Let me give you an example of some of the principles that Carnegie brings to light.  As I mentioned before, keep in mind that many are quite basic and common sense to most.  Unfortunately common sense is not common practice.

Smile.  That is one principle.  Most of us hopefully smile everyday, but do we ever take the time to think about a smile and the incredible power and effect it has on others?  A smile can often be the single deciding factor between a deal being made and being broken.  Neither party may consciously recognize it but it is true.  Think about the way it feels next time you smile at someone or how about the next time someone smiles at you.  It is one of the most powerful split-second actions in existence.  We would be foolish not to take advantage of it.

Here’s another principal: Try honestly to see things from the other person’s point of view.  How basic is that?  Too often do we get caught up in the heat of a discussion or argument that we do not take the few seconds or minutes to try to see the discussion from our opponent’s point of view.  In fact it often becomes impossible once we get so emotionally involved in the argument.  Next time you find yourself in a discussion with someone, try taking a moment to look at it through their eyes.  You may be very surprised with what does and does not seem “obvious” from this person’s vantage point.  Use those discoveries in your discussion and you will likely be surprised by the positive result.

Another principal is, “give the person a fine reputation to live up to”.  At first this may not seem like much, but have a look at it through this example.  Someone in your office has a very important presentation to put together and present in the next few days.  She needs help from someone in the office to make the workload manageable.  You know you are confident with your presentation prep skills.  She now confronts you and says, “I saw the incredible presentation you put together last week and I have heard that you are the best in the office at this.   I could really use your help with mine.  Would you mind?”  Imagine the feeling of pride that hearing this would give you.  You can bet that after hearing about your “reputation” you are going to be sure that you live up to it and help her to create an incredible presentation.  A good reputation is something that every success-conscious person wants to live up to in their life.  Think about that next time you need help.

The final principal I want to mention is one that I feel has had the most powerful and positive effect on my life since reading it in this book.  This principal is to always remember someone’s name.  This is one of the biggest problems in our society.  I certainly used to be 100% guilty of it.  I would introduce myself to someone and be so focused on what I said that I did not even give myself a chance to hear their name.
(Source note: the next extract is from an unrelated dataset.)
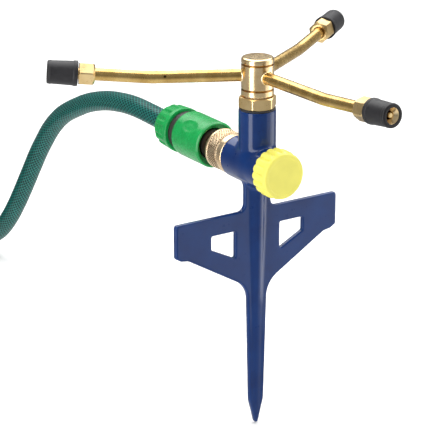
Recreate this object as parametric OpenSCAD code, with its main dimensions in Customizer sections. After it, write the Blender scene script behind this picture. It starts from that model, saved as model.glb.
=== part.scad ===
// Three-arm rotating lawn sprinkler on a ground spike, with a snap hose
// connector, its supply hose and an end cap on the flow-through outlet.
// Millimetres, +Z up. The origin is the tip of the spike, on the rotor's axis.
// The inlet points along +Y, the capped outlet along -Y, the wings along X.

/* [Spike and tee] */
// Height of the cross tube's axis above the spike tip
tee_z = 216; // [208:1:224]
// Height of the top face of the vertical tube
top_z = 260.2; // [258:0.1:264]
// Outside radius of the vertical tube
tube_r = 14.4; // [13.8:0.1:15]
// Outside radius of the cross tube
cross_r = 16.8; // [16.2:0.1:17.4]
// Reach of the cross tube behind the rotor's axis
cross_back = 25.9; // [25:0.1:27]
// Reach of the cross tube in front of the rotor's axis
cross_front = 19.8; // [19:0.1:21]
// Half-width of the flat neck under the tee
neck_w = 12; // [11.4:0.1:12.6]
// Width across both wings
wing_w = 149; // [140:1:158]
// Height of the wings' top edge
wing_z = 180.6; // [178:0.1:183]
// Thickness of the wings and of the spike's blade
plate_t = 4.2; // [3.6:0.1:5]
// Radius of the spike's round middle rib at its top end
rib_r = 5.4; // [5:0.1:5.8]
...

Whatever technique you find that works, it is vitally important that you remember that person’s name the first time you hear it.  Few things feel better in this world than hearing your name (especially when it is from someone whom you did not expect to remember).  One of the most powerful ways to build rapport with a person is to call him or her by their name right from the start.  As I said earlier, it is often the small things that make the huge difference.  Taking this one principal seriously and living it the rest of your life will undoubtedly have tremendous implications on your future success.
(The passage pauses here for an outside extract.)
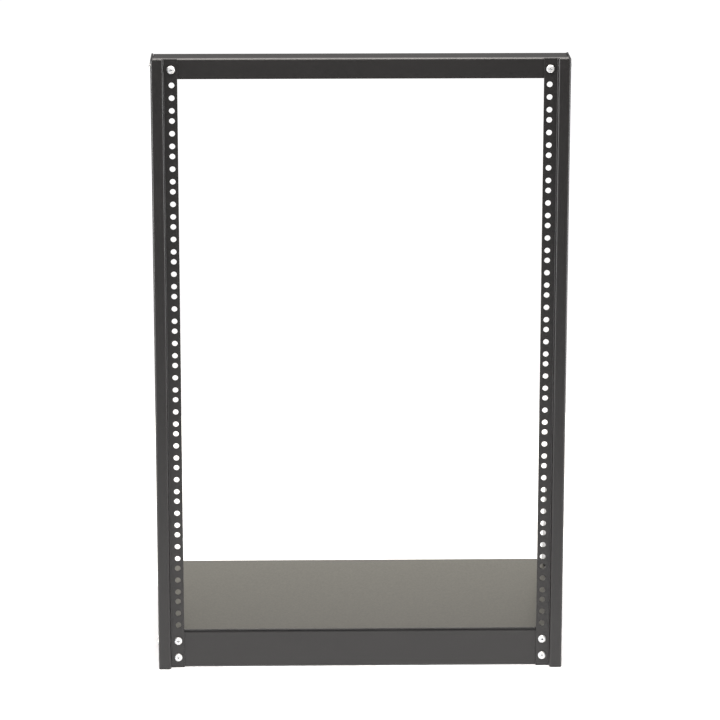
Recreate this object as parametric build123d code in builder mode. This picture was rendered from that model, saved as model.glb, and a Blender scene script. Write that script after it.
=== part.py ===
from build123d import *
import os

# Two post open frame rack for 19 inch equipment, in folded sheet steel.
# X runs across, +Y to the rear, +Z up. The origin is on the floor, under the centre of the rack.

# Rack units
unit_height = 44.45
unit_count = 16
unit_hole_shares = (1 / 7, 1 / 2, 6 / 7)
rail_hole_diameter = 7.14

# Posts, across the rack
opening_width = 450.85
rail_width = 17.0
rail_hole_edge = 7.145
strip_width = 15.75

# Posts, from front to rear
post_sheet = 2.0
strip_step = 8.0
web_top_depth = 53.0
web_base_depth = 350.0

# Crossbar
crossbar_sheet = 2.0
crossbar_gap = 1.0
crossbar_height = 26.0
crossbar_depth = 36.0
crossbar_proud = 0.8
crossbar_tab_width = 16.0
tab_slot = 1.5
rear_end_trim = 0.5

# Base
base_height = 50.8
plate_sheet = 2.0
plate_depth = 287.0
plate_edge_round = 1.0
bar_sheet = 2.0
bar_flange = 20.0

# Folds and fits
fold_inner = 1.0
fit_gap = 0.3

# Screws and nuts
screw_diameter = 4.8
screw_hole_diameter = 5.5
screw_head_diameter = 10.2
screw_head_height = 2.8
screw_head_bevel = 1.2
screw_tail = 1.5
nut_across_flats = 8.0
nut_height = 3.5
nut_bore_gap = 0.05

# Screw places
front_screw_outset = 0.6
head_screw_rise = 13.0
base_screw_rise = 13.6
base_screw_drop = 15.0
side_screw_setback = 23.0
side_screw_rise = 27.5

# Levels
units_top = base_height + unit_count * unit_height
crossbar_top = units_top + crossbar_gap + crossbar_height
post_height = crossbar_top - crossbar_proud
head_screw_z = units_top + head_screw_rise
base_screw_levels = (base_screw_rise, base_height - base_screw_drop)
bar_height = base_height - plate_sheet

# Lines from front to rear
strip_y = -web_base_depth / 2
rail_y = strip_y + strip_step
seat_y = rail_y + post_sheet
web_top_rear_y = strip_y + web_top_depth
web_base_rear_y = strip_y + web_base_depth
plate_rear_y = seat_y + plate_depth
crossbar_rear_y = seat_y + crossbar_depth
side_screw_y = rail_y + side_screw_setback

# Lines across, on the right-hand side
rail_edge_x = opening_width / 2
rail_hole_x = rail_edge_x + rail_hole_edge
front_screw_x = rail_hole_x + front_screw_outset
step_x = rail_edge_x + rail_width
post_x = step_x + strip_width
web_inner_x = post_x - post_sheet
bay_x = web_inner_x - fit_gap


def folded_sheet(plane, points, radii, sheet, side):
    """Section of a folded sheet: a path along one face, thickened to one side."""
    with BuildSketch(plane) as section:
        with BuildLine():
            FilletPolyline(*points, radius=radii)
            offset(amount=sheet, side=side)
        make_face()
    return section.sketch


def fold_outer(sheet):
    """Radius of a fold's outer face."""
    return fold_inner + sheet


def rail_holes():
    """Centres of one rail's holes, as places across and up."""
    tops = [units_top - unit * unit_height for unit in range(unit_count)]
    return [(rail_hole_x, top - share * unit_height) for top in tops for share in unit_hole_shares]


def post_section():
    """The post seen from above at the floor: web, front strip, step and recessed rail flange."""
    outer = fold_outer(post_sheet)
    points = [
        (post_x, web_base_rear_y),
        (post_x, strip_y),
        (step_x, strip_y),
        (step_x, rail_y),
        (rail_edge_x, rail_y),
    ]
    return folded_sheet(Plane.XY, points, (outer, outer, fold_inner), post_sheet, Side.RIGHT)


# Right post: the folded sheet, the web's slanted rear edge, the rail holes and the screw holes
with BuildPart() as right_post:
    extrude(post_section(), amount=post_height)
    with BuildSketch(Plane.YZ.offset(web_inner_x)):
        with BuildLine():
            Polyline(
                (web_top_rear_y, post_height),
                (web_base_rear_y, 0),
                (web_base_rear_y, post_height),
                close=True,
            )
        make_face()
    extrude(amount=post_sheet, mode=Mode.SUBTRACT)
    with BuildSketch(Plane.XZ.offset(-rail_y)):
        with Locations(*rail_holes()):
            Circle(rail_hole_diameter / 2)
        with Locations(*[(front_screw_x, z) for z in (*base_screw_levels, head_screw_z)]):
            Circle(screw_hole_diameter / 2)
    extrude(amount=-post_sheet, mode=Mode.SUBTRACT)
    with BuildSketch(Plane.YZ.offset(web_inner_x)):
        with Locations((side_screw_y, side_screw_rise), (side_screw_y, head_screw_z)):
            Circle(screw_hole_diameter / 2)
    extrude(amount=post_sheet, mode=Mode.SUBTRACT)

# Left post: the mirror image
with BuildPart() as left_post:
    mirror(right_post.part, about=Plane.YZ)


def crossbar_section():
    """The crossbar seen from its end: front flange, top and rear flange."""
    outer = fold_outer(crossbar_sheet)
    points = [
        (seat_y, crossbar_top - crossbar_height),
        (seat_y, crossbar_top),
        (crossbar_rear_y, crossbar_top),
        (crossbar_rear_y, crossbar_top - crossbar_height),
    ]
    return folded_sheet(Plane.YZ, points, (outer, outer), crossbar_sheet, Side.RIGHT)


def crossbar_tab_section():
    """The crossbar's ends seen from the front: the top and the tab folded down at each side."""
    outer = fold_outer(crossbar_sheet)
    points = [
        (-bay_x, crossbar_top - crossbar_height),
        (-bay_x, crossbar_top),
        (bay_x, crossbar_top),
        (bay_x, crossbar_top - crossbar_height),
    ]
    plane = Plane.XZ.offset(-side_screw_y)
    return folded_sheet(plane, points, (outer, outer), crossbar_sheet, Side.RIGHT)


# Top crossbar: the folded channel, its ends trimmed and slotted round the tabs that close them
with BuildPart() as top_crossbar:
    extrude(crossbar_section(), amount=bay_x, both=True)
    tab_rear_y = side_screw_y + crossbar_tab_width / 2
    slot_depth = fold_outer(crossbar_sheet)
    with BuildSketch(Plane.XY.offset(crossbar_top)):
        for end_x, align_x in ((bay_x, Align.MAX), (-bay_x, Align.MIN)):
            with Locations((end_x, side_screw_y)):
                Rectangle(slot_depth, crossbar_tab_width + 2 * tab_slot, align=(align_x, Align.CENTER))
            with Locations((end_x, tab_rear_y)):
                Rectangle(rear_end_trim, crossbar_rear_y - tab_rear_y, align=(align_x, Align.MIN))
    extrude(amount=-crossbar_height, mode=Mode.SUBTRACT)
    extrude(crossbar_tab_section(), amount=crossbar_tab_width / 2, both=True)
    with BuildSketch(Plane.XZ.offset(-seat_y)):
        with Locations((-front_screw_x, head_screw_z), (front_screw_x, head_screw_z)):
            Circle(screw_hole_diameter / 2)
    extrude(amount=-crossbar_sheet, mode=Mode.SUBTRACT)
    with BuildSketch(Plane.YZ):
        with Locations((side_screw_y, head_screw_z)):
            Circle(screw_hole_diameter / 2)
    extrude(amount=bay_x, both=True, mode=Mode.SUBTRACT)


def front_bar_section():
    """The front bar seen from its end: floor flange, face and the flange under the plate."""
    outer = fold_outer(bar_sheet)
    points = [
        (seat_y + bar_flange, 0),
        (seat_y, 0),
        (seat_y, bar_height),
        (seat_y + bar_flange, bar_height),
    ]
    return folded_sheet(Plane.YZ, points, (outer, outer), bar_sheet, Side.RIGHT)


# Front bar: a channel between the plate's sides, with a face that runs on to the webs
with BuildPart() as base_front_bar:
    extrude(front_bar_section(), amount=bay_x - fold_outer(plate_sheet), both=True)
    with BuildSketch(Plane.XZ.offset(-seat_y)):
        with Locations((0, bar_height / 2)):
            Rectangle(2 * bay_x, bar_height - 2 * fold_outer(bar_sheet))
    extrude(amount=-bar_sheet)
    with BuildSketch(Plane.XZ.offset(-seat_y)):
        with Locations(*[(x, z) for x in (-front_screw_x, front_screw_x) for z in base_screw_levels]):
            Circle(screw_hole_diameter / 2)
    extrude(amount=-bar_sheet, mode=Mode.SUBTRACT)


def plate_section(plane):
    """The base plate seen from the front: the flat top and the sides folded down to the floor."""
    outer = fold_outer(plate_sheet)
    points = [(-bay_x, 0), (-bay_x, base_height), (bay_x, base_height), (bay_x, 0)]
    return folded_sheet(plane, points, (outer, outer), plate_sheet, Side.RIGHT)


def plate_rear_section():
    """The base plate's rear fold seen from its end."""
    outer = fold_outer(plate_sheet)
    points = [
        (plate_rear_y - 3 * outer, base_height),
        (plate_rear_y, base_height),
        (plate_rear_y, 0),
    ]
    return folded_sheet(Plane.YZ, points, (outer,), plate_sheet, Side.RIGHT)


# Base plate: a pan with its top and sides in one fold, its rear flange, and a front edge over the bar
with BuildPart() as base_plate:
    side_front_y = seat_y + bar_sheet + fit_gap
    side_rear_y = plate_rear_y - fold_outer(plate_sheet)
    top_half_x = bay_x - fold_outer(plate_sheet)
    extrude(plate_section(Plane.XZ.offset(-side_front_y)), amount=side_front_y - side_rear_y)
    extrude(plate_rear_section(), amount=top_half_x, both=True)
    with BuildSketch(Plane.XY.offset(base_height)):
        with Locations((0, seat_y)):
            Rectangle(2 * top_half_x, 2 * (side_front_y - seat_y), align=(Align.CENTER, Align.MIN))
    extrude(amount=-plate_sheet)
    front_edges = base_plate.edges().filter_by(Axis.X).group_by(Axis.Y)[0]
    fillet(front_edges.sort_by(Axis.Z)[-1], radius=plate_edge_round)
    with BuildSketch(Plane.YZ):
        with Locations((side_screw_y, side_screw_rise)):
            Circle(screw_hole_diameter / 2)
    extrude(amount=bay_x, both=True, mode=Mode.SUBTRACT)


def pan_head_screw(seat, grip):
    """A screw whose head sits on the seat plane and whose shank runs back through the grip."""
    shank_length = grip + nut_height + screw_tail
    with BuildPart(seat) as screw:
        Cylinder(screw_diameter / 2, shank_length, align=(Align.CENTER, Align.CENTER, Align.MAX))
        Cylinder(screw_head_diameter / 2, screw_head_height, align=(Align.CENTER, Align.CENTER, Align.MIN))
        outer_face = screw.faces().filter_by(GeomType.PLANE).sort_by(seat_axis(seat))[-1]
        chamfer(outer_face.edges(), length=screw_head_bevel)
    return screw.part


def seat_axis(seat):
    """The line along a screw, pointing out of its head."""
    return Axis(seat.origin, seat.z_dir)


def hexagon_nut(seat, grip):
    """A nut on the far side of the grip."""
    with BuildPart(seat.offset(-grip)) as nut:
        with BuildSketch(seat.offset(-grip)):
            RegularPolygon(nut_across_flats / 2, side_count=6, major_radius=False)
            Circle(screw_diameter / 2 + nut_bore_gap, mode=Mode.SUBTRACT)
        extrude(amount=-nut_height)
    return nut.part


def front_seat(side, z):
    """Where a screw's head sits on a rail flange."""
    return Plane(origin=(side * front_screw_x, rail_y, z), x_dir=(1, 0, 0), z_dir=(0, -1, 0))


def side_seat(side, z):
    """Where a screw's head sits on a web."""
    return Plane(origin=(side * post_x, side_screw_y, z), x_dir=(0, 1, 0), z_dir=(side, 0, 0))


# Screws and nuts: each place has its seat and the thickness of the sheets that it clamps
fixings = {}
for side_name, side in (("left", -1), ("right", 1)):
    lower_z, upper_z = base_screw_levels
    fixings[f"{side_name}_top_front"] = (front_seat(side, head_screw_z), post_sheet + crossbar_sheet)
    fixings[f"{side_name}_base_upper"] = (front_seat(side, upper_z), post_sheet + bar_sheet)
    fixings[f"{side_name}_base_lower"] = (front_seat(side, lower_z), post_sheet + bar_sheet)
    fixings[f"{side_name}_top_side"] = (
        side_seat(side, head_screw_z),
        post_sheet + fit_gap + crossbar_sheet,
    )
    fixings[f"{side_name}_base_side"] = (
        side_seat(side, side_screw_rise),
        post_sheet + fit_gap + plate_sheet,
    )

# One STEP file for each piece
right_post.part.label = "right_post"
left_post.part.label = "left_post"
top_crossbar.part.label = "top_crossbar"
base_front_bar.part.label = "base_front_bar"
base_plate.part.label = "base_plate"

os.makedirs("parts", exist_ok=True)
export_step(right_post.part, "parts/right_post.step")
export_step(left_post.part, "parts/left_post.step")
export_step(top_crossbar.part, "parts/top_crossbar.step")
export_step(base_front_bar.part, "parts/base_front_bar.step")
export_step(base_plate.part, "parts/base_plate.step")

for place, (seat, grip) in fixings.items():
    for kind, piece in (("screw", pan_head_screw(seat, grip)), ("nut", hexagon_nut(seat, grip))):
        piece.label = f"{place}_{kind}"
        export_step(piece, f"parts/{piece.label}.step")
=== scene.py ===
import bmesh
import bpy
import math
from mathutils import Matrix, Vector


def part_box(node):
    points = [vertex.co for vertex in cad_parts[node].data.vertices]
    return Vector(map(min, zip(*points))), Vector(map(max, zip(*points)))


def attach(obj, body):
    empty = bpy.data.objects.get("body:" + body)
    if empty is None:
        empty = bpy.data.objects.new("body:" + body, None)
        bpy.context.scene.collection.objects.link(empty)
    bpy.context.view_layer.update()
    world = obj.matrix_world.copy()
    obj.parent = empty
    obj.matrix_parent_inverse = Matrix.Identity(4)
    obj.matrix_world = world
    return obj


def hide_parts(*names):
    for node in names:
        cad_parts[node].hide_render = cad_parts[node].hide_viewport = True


# Two post open frame rack in black powder coat with bright zinc screws, on a plain pale floor.
# Lengths are in metres.

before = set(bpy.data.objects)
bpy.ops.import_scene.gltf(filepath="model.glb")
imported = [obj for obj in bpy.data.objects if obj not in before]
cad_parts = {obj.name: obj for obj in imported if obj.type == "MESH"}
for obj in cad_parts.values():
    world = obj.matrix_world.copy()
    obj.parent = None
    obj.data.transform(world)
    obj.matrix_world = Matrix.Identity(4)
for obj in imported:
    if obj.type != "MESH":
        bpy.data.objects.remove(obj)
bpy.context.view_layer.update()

# Camera, as fitted to the rail holes of the photograph
RAIL_FACE_Y = -0.167
TOP_UNIT_Z = 0.762
CAMERA_SIDE = -0.0912
CAMERA_DISTANCE = 4.1697
CAMERA_RISE = 0.7304
CAMERA_PITCH = 0.254747
CAMERA_YAW = 0.021692
CAMERA_ROLL = 0.000857
SENSOR_WIDTH = 36.0
LENS = 171.75
FAR_CLIP = 100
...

Carnegie starts out this book by recommending how it should be read.  He tells the reader to read through it once, and then do so again while highlighting key portions.  Then read through the key portions every month or so to make sure that you are constantly living these principals.  I picked this book up a number of years ago and I have since read through it countless times. I made an outline of the key principals and am sure to read through that every few months.  As Stephen Covey says, “to know and not to do, is really not to know.”  These life-changing principals will get you no where if you keep them locked up your mind.  As with every other book that you read, you must make reality out of the knowledge you gain.  It is that reality that will bring you your greatest success.  Read, understand, live and apply every one of Dale Carnegie’s fundamental principals and your success will be unbelievable.  Start today!

Valuable Quotes:

I shall pass this way but once; any good, therefore, that I can do or any kindness that I can show to any human being, let me do it now.  Let me not defer nor neglect it, for I shall not pass this way again.” Unknown

“Every man I meet is my superior in some way.  In that, I learn from him.”
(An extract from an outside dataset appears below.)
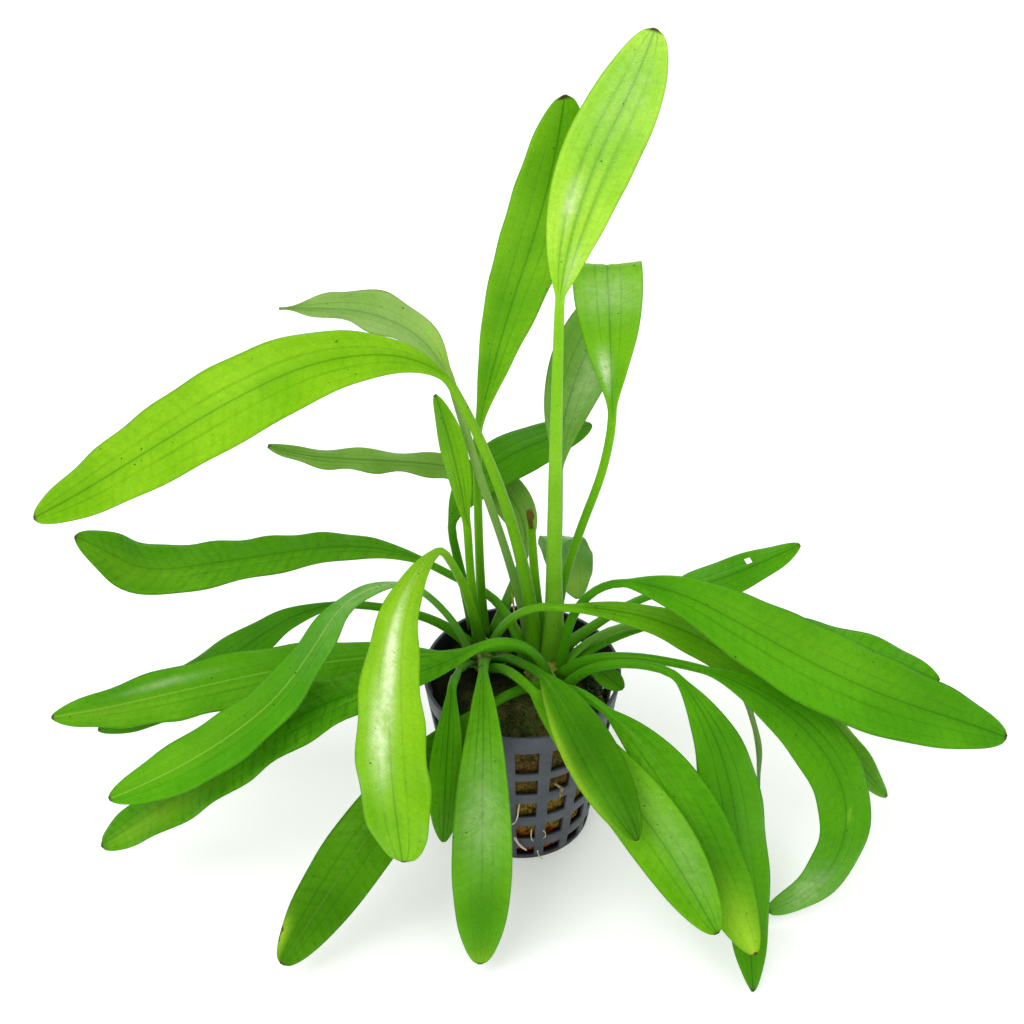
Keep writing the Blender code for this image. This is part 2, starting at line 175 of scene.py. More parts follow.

“First, arouse in the other person an eager want.  He who can do this has the whole world with him.  He who cannot walks a lonely way.”
—Dale Carnegie

“There’s far more information in a smile than in a frown.”
—Dale Carnegie

“Remember that a person’s name is to that person the sweetest and most important sound in any
—Dale Carnegie

“I am convinced now that nothing good is accomplished and a lot of damage can be done if you tell a
person straight out that her or she is wrong.  You only succeed in stripping that person of self-dignity and making yourself an unwelcome part of any discussion.”
—Dale Carnegie

“Success in dealing with people depends on a sympathetic grasp of the other persons’ viewpoint.”
—Dale Carnegie

“When you have nothing else to go on, it is important to realize that the average person is honest and
wants to make good on their obligations.”
—Dale Carnegie

“If you can inspire the people with whom you come in contact to a realization of the hidden treasures they possess, we can do far more than change people.  You can literally transform them.”